A Novel and Optimal Spectral Method for Permutation Synchronization
Duc Nguyen, Anderson Ye Zhang
TL;DR
The paper tackles permutation synchronization under noisy, incomplete pairwise measurements and introduces a novel anchor-based spectral method that improves over vanilla spectral approaches by aggregating information across all eigen-subspaces rather than using a single anchor $U_1$. By clustering the rows of the top-$d$ eigenvector matrix to form an anchor $M$, the method yields $U_jM^\top\approx U_jO^*$, reducing dependence on the quality of $U_1$ and enhancing stability. The authors establish a sharp, non-asymptotic exponential error bound that matches the minimax rate, enabling exact recovery thresholds under missing-data regimes and showing statistical optimality for partial recovery.
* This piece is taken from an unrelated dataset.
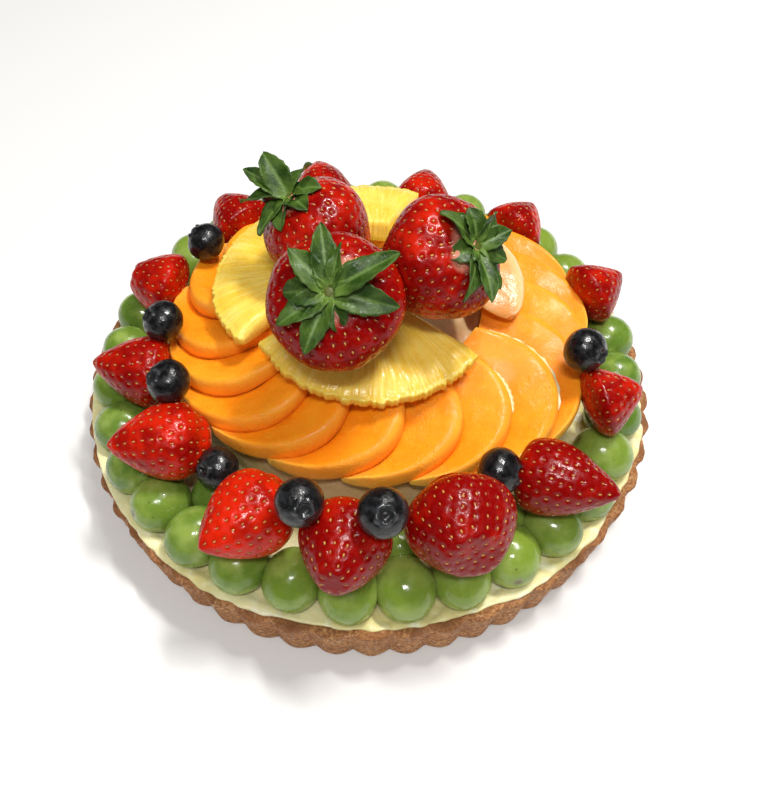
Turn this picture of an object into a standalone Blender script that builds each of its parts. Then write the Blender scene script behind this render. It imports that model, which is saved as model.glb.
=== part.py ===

The analysis combines block-wise perturbation, leave-one-out decoupling, and (approximate) clustering, yielding both computational efficiency and strong theoretical guarantees that advance spectral methods for permutation synchronization. This has practical impact on multi-view matching and related vision tasks where observations are partial and noisy.
Abstract
Permutation synchronization is an important problem in computer science that constitutes the key step of many computer vision tasks. The goal is to recover $n$ latent permutations from their noisy and incomplete pairwise measurements. In recent years, spectral methods have gained increasing popularity thanks to their simplicity and computational efficiency. Spectral methods utilize the leading eigenspace $U$ of the data matrix and its block submatrices $U_1,U_2,\ldots, U_n$ to recover the permutations. In this paper, we propose a novel and statistically optimal spectral algorithm. Unlike the existing methods which use $\{U_jU_1^\top\}_{j\geq 2}$, ours constructs an anchor matrix $M$ by aggregating useful information from all of the block submatrices and estimates the latent permutations through $\{U_jM^\top\}_{j\geq 1}$. This modification overcomes a crucial limitation of the existing methods caused by the repetitive use of $U_1$ and leads to an improved numerical performance. To establish the optimality of the proposed method, we carry out a fine-grained spectral analysis and obtain a sharp exponential error bound that matches the minimax rate.